SOURCE DATA »
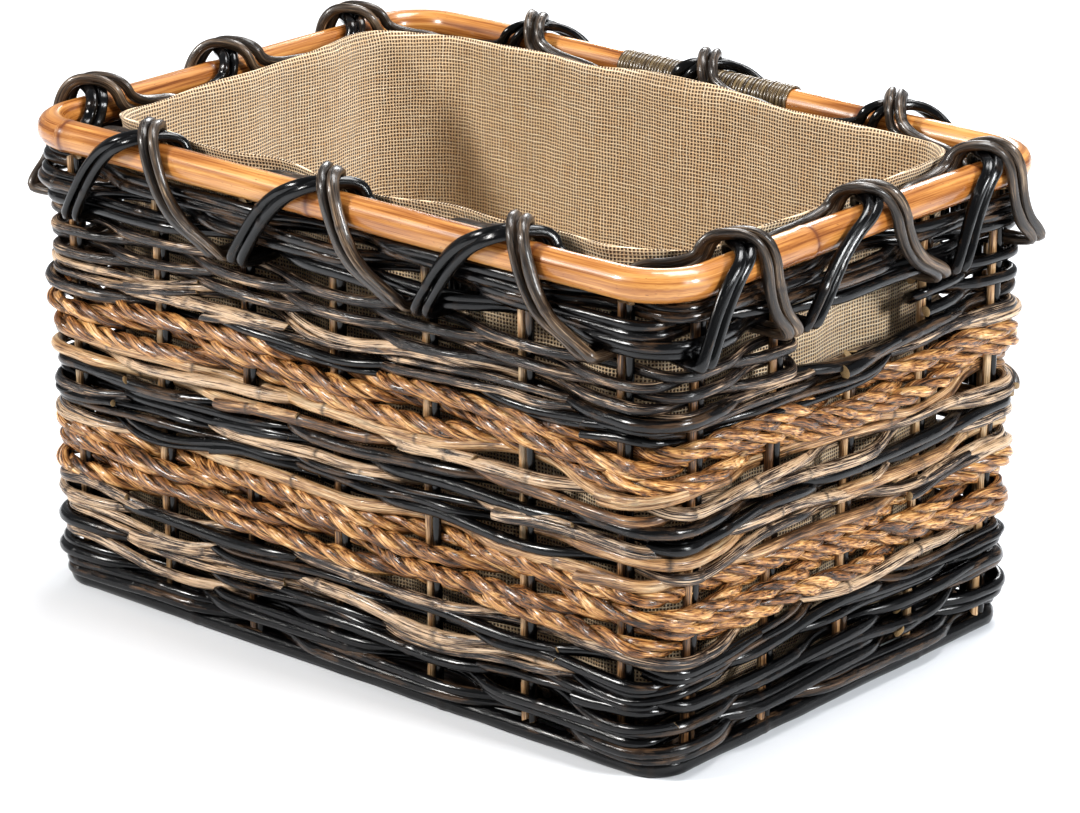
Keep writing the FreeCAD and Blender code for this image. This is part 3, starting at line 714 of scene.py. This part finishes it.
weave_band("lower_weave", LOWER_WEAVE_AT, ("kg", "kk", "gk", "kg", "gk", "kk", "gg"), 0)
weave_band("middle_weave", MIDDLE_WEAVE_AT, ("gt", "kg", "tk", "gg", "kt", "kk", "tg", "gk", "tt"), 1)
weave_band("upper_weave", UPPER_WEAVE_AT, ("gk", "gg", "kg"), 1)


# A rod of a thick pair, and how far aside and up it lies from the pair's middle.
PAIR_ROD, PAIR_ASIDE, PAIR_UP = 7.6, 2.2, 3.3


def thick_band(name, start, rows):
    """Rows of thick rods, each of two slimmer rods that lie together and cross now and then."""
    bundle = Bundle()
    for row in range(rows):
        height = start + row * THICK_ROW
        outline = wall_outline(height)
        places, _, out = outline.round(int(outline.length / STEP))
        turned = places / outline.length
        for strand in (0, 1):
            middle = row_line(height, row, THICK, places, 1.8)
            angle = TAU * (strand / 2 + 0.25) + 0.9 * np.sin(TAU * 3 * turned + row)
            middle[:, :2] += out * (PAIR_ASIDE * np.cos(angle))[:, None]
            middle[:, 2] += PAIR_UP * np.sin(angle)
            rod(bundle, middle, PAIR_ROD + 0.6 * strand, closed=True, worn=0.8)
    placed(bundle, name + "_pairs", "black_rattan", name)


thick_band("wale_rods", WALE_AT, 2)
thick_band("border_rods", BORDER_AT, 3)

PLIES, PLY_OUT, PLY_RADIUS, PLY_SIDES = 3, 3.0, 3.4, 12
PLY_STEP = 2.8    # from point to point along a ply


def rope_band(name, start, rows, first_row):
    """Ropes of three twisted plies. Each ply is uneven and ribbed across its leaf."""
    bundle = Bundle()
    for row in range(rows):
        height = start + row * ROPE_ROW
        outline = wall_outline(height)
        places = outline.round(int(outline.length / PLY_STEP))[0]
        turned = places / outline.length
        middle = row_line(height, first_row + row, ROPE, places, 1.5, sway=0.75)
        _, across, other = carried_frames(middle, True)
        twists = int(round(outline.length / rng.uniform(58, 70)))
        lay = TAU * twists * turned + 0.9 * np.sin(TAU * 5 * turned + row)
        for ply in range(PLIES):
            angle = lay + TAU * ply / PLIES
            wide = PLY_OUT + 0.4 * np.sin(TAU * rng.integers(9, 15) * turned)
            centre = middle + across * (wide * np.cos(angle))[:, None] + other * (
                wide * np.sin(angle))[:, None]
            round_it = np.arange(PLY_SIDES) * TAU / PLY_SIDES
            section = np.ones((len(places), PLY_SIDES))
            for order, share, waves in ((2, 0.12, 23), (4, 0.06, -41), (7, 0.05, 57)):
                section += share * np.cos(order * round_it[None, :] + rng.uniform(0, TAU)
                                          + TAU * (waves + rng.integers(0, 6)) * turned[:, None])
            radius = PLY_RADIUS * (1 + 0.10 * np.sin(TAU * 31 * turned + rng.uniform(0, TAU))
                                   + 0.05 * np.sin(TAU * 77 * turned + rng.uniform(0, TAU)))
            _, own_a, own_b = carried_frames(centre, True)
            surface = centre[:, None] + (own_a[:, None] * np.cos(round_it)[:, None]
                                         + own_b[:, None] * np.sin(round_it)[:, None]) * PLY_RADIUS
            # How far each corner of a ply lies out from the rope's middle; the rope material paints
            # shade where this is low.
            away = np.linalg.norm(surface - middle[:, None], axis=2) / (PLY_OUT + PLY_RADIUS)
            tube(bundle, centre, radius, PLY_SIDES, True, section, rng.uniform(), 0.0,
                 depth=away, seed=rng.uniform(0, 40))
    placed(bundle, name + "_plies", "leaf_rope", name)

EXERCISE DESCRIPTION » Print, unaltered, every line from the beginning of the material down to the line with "PAIR_ROD, PAIR_ASIDE, PAIR_UP = 7.6, 2.2, 3.3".

COMPLETED EXERCISE »
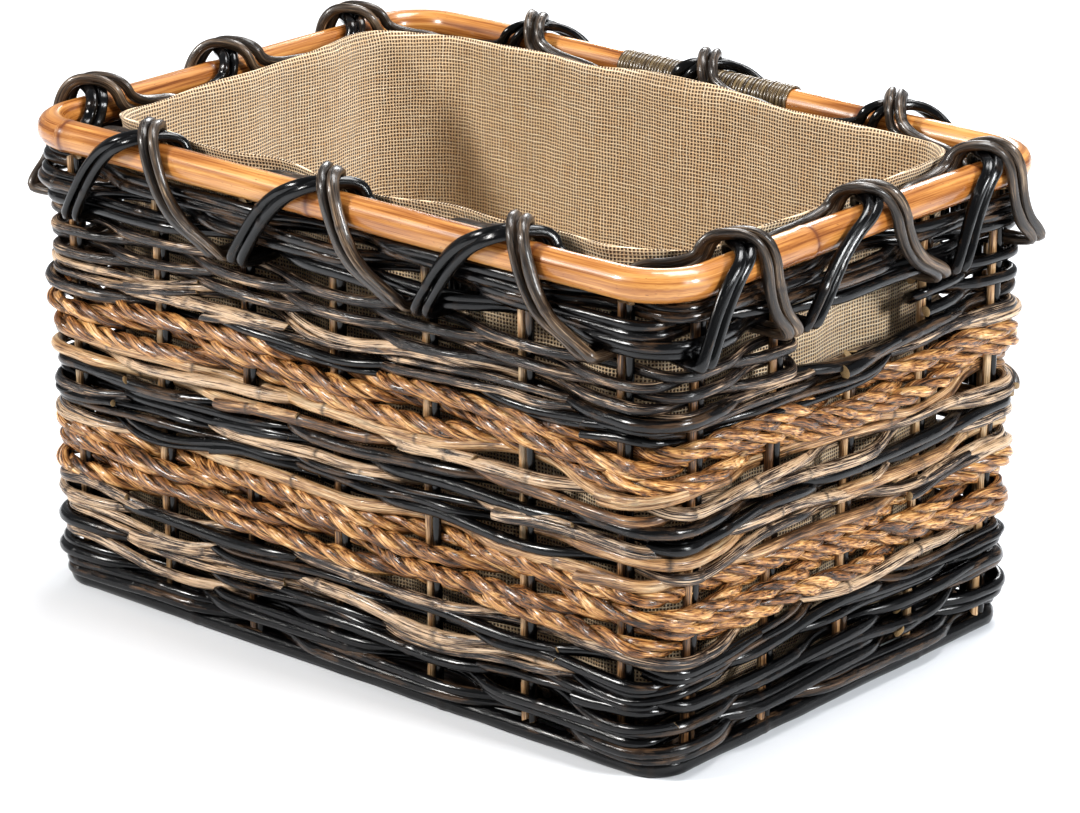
Keep writing the FreeCAD and Blender code for this image. This is part 3, starting at line 714 of scene.py. This part finishes it.
weave_band("lower_weave", LOWER_WEAVE_AT, ("kg", "kk", "gk", "kg", "gk", "kk", "gg"), 0)
weave_band("middle_weave", MIDDLE_WEAVE_AT, ("gt", "kg", "tk", "gg", "kt", "kk", "tg", "gk", "tt"), 1)
weave_band("upper_weave", UPPER_WEAVE_AT, ("gk", "gg", "kg"), 1)


# A rod of a thick pair, and how far aside and up it lies from the pair's middle.
PAIR_ROD, PAIR_ASIDE, PAIR_UP = 7.6, 2.2, 3.3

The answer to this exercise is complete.